Frequently Asked Questions

Can Zen Racks handle forklift impact loads in DRC mining warehouses?

Yes. Upright frames carry class-IV impact-resistant column protectors at every aisle entry, with replaceable skirts that bolt out without dismantling the bay. The beam-to-upright connector is tested for dynamic load reversals to the rules of BS EN 15512:2020+A1:2022 rather than to a catalogue figure.

Do Zen Racks include seismic anchoring for the Lubumbashi region?

Standard anchorage with M16 anchors into a sound 200 mm slab is sufficient for Lubumbashi and the wider southern DRC copper belt, which sits in the low-hazard seismic zone on the published DRC hazard mapping. Enhanced anchorage is engineered on request for sites within 50 km of an active rift fault, mainly the eastern provinces around Lake Kivu and Lake Tanganyika.

What is the lead time from order to bolt-up on a DRC site?

Eight to ten weeks ex-Nairobi for a standard Zen Racks system, including hot-dip galvanising and shop coating. Overland transit to Lubumbashi via the Dar es Salaam, Tunduma, Kapiri Mposhi and Kasumbalesa route runs 14 to 21 days subject to border clearance, with sea routing to Matadi for Kinshasa and western DRC orders.

Does Zenith Steel handle DRC customs paperwork for racking shipments?

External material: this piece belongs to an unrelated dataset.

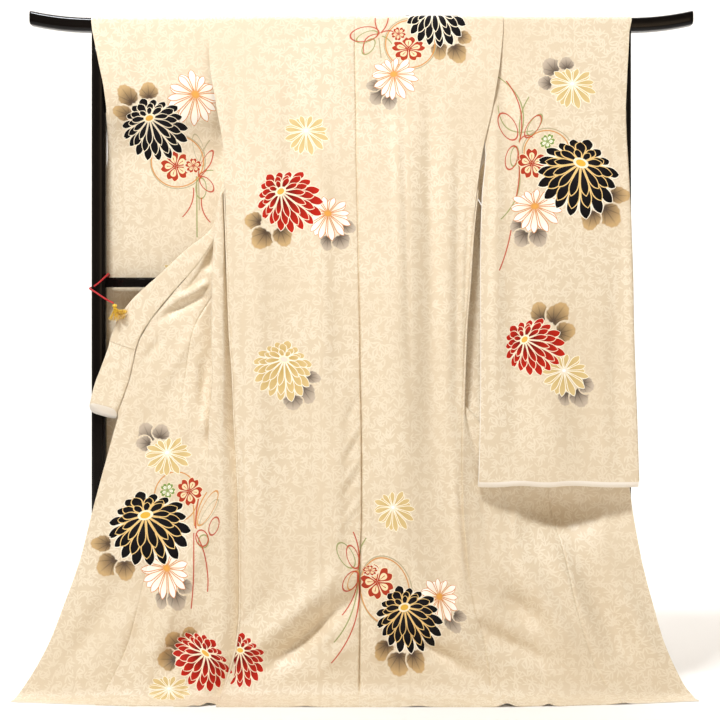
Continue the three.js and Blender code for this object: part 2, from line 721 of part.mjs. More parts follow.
// The middle rail is bevelled on top and runs between the posts.
const RAIL_RING = [
  [-RAIL_DEEP / 2, RAIL_LOW],
  [RAIL_DEEP / 2, RAIL_LOW],
  [RAIL_DEEP / 2, RAIL_TOP - 6],
  [5, RAIL_TOP],
  [-5, RAIL_TOP],
  [-RAIL_DEEP / 2, RAIL_TOP - 6],
];
const railEnd = POST_X - POST_SIDE / 2 - GAP;
add("mid_rail", loft([-railEnd, railEnd].map((x) => RAIL_RING.map(([y, z]) => at(x, y, z)))), lacquer);

// The tie goes round the post above the rail and back to the tassel at the collar's edge.
const TIE_THICK = 4;
const TIE = [
  [-549, -40, 863],
  [-560, -34, 868],
  [-576, -25, 877],
  [-594, -21, 889],
  [-606, -14, 896],
  [-608, 4, 899],
  [-602, 17, 903],
  [-588, 19.5, 911],
  [-575, 19, 920],
  [-568, 14, 927],
  [-567.5, 0, 930],
  [-568, -14, 927],
  [-574, -20, 920],
  [-586, -20.5, 909],
  [-597, -20.5, 901],
];
const tiePath = new THREE.CatmullRomCurve3(TIE.map(([x, y, z]) => at(x, y, z)));
const tieShape = new THREE.Shape();
for (let k = 0; k < 6; k++) {
  const angle = (k * Math.PI) / 3;
  const x = (TIE_THICK / 2) * Math.cos(angle);
  const y = (TIE_THICK / 2) * Math.sin(angle);
  if (k === 0) tieShape.moveTo(x, y);
  else tieShape.lineTo(x, y);
}
const tie = { steps: 42, extrudePath: tiePath, bevelEnabled: false, curveSegments: 1 };
add("tie_cord", new THREE.ExtrudeGeometry(tieShape, tie), redCord);

// Tassel: a bound head from which threads fan out.
const wasm = await Module();
wasm.setup();

function solid(geometry) {
  const g = mergeVertices(geometry, 1e-4);
  return new wasm.Manifold(
    new wasm.Mesh({
      numProp: 3,
      vertProperties: new Float32Array(g.attributes.position.array),
      triVerts: new Uint32Array(g.index.array),
    }),
  );
}

const TASSEL = { x: -547, y: -40, z: 856, head: 6, long: 33, strands: 44, thread: 1.5 };
const TASSEL_RINGS = [
  // height above the head's middle, radius, as shares of the head
  [0.95, 0.3],
  [0.7, 0.75],
  [0.1, 1],
  [-0.5, 0.8],
  [-0.9, 0.72],
];
const headRings = TASSEL_RINGS.map(([up, wide]) => {
  const ring = [];
  for (let k = 0; k < 10; k++) {
    const angle = (k * Math.PI) / 5;
    const r = TASSEL.head * wide;
    ring.push(at(r * Math.cos(angle), r * Math.sin(angle), TASSEL.head * up));
  }
  return ring;
});
const pieces = [solid(loft(headRings))];
for (let k = 0; k < TASSEL.strands; k++) {
  const angle = k * 2.39996;
  const out = Math.sqrt((k + 0.5) / TASSEL.strands);
  const r0 = TASSEL.head * 0.62 * out;
  const r1 = r0 + (5 + 9 * out) * (1 + 0.25 * Math.sin(k * 1.7));
  const low = -TASSEL.long * (0.92 + 0.1 * Math.sin(k * 2.3));
  const rings = [[r0, -TASSEL.head * 0.6], [mix(r0, r1, 0.62), low * 0.5], [r1, low]].map(([r, z], n) => {
    const turned = angle + 0.1 * n;
    const x = r * Math.cos(turned) + (n === 2 ? 5 : 0) + (n === 1 ? 2 : 0);
    const y = r * Math.sin(turned) * 0.5;
    const t = TASSEL.thread * (n === 2 ? 0.8 : 1);
    return [at(x + t / 2, y, z), at(x - t / 4, y + t * 0.43, z), at(x - t / 4, y - t * 0.43, z)];
  });
  pieces.push(solid(loft(rings)));
}
const whole = wasm.Manifold.union(pieces);
const made = whole.getMesh();
const tasselGeometry = new THREE.BufferGeometry();
tasselGeometry.setAttribute("position", new THREE.BufferAttribute(new Float32Array(made.vertProperties), 3));
tasselGeometry.setIndex([...made.triVerts]);
const tassel = add("tassel", tasselGeometry, yellowSilk);
tassel.position.set(TASSEL.x, TASSEL.y, TASSEL.z);

group.position.set(ORIGIN_X, ORIGIN_Y, 0);

export default group;
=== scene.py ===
import math

import bmesh
import bpy
import numpy as np
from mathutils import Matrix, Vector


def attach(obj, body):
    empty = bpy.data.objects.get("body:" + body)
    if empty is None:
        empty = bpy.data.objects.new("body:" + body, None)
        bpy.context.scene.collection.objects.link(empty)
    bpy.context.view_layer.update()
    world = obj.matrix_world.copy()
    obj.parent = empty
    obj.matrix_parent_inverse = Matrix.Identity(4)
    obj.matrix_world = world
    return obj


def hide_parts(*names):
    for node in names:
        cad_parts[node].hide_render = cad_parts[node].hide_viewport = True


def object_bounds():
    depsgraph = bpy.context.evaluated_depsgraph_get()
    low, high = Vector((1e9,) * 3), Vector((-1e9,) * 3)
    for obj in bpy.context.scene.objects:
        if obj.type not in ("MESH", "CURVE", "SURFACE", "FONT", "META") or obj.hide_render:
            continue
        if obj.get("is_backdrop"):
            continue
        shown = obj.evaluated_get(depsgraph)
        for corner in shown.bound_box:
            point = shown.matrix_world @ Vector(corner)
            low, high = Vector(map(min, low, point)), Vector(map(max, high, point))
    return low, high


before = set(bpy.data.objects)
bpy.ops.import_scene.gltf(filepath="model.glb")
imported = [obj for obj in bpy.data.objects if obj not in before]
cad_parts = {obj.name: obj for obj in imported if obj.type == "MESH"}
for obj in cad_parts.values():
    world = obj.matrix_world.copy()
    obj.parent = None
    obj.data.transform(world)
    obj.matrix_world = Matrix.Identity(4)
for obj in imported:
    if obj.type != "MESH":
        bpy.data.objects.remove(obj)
cad_box = [list(corner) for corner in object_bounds()]

# The studio: a white paper sweep that serves as the floor, a small bright lamp high in front, a broad weak
# one lower down, one that whitens the backdrop, and a camera at half the garment's height.
CAMERA_PLACE = (0.0035, -3.472, 0.737)
CAMERA_LENS = 78
SWEEP_DEPTH = 2.6
SWEEP_WIDTH = 14.0
SWEEP_FRONT, SWEEP_BEND, SWEEP_HIGH = -6, 1.2, 4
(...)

Yes. Every Zen Racks shipment leaves with a Bureau Veritas BIVAC certificate of inspection, the OGEFREM FERI maritime document for sea legs, and the OCC declaration prepared in French to match OFIDA and OGEFREM requirements. The dossier is issued bilingually so the client’s customs broker can clear at Kasumbalesa, Matadi or the airport free zone without rework.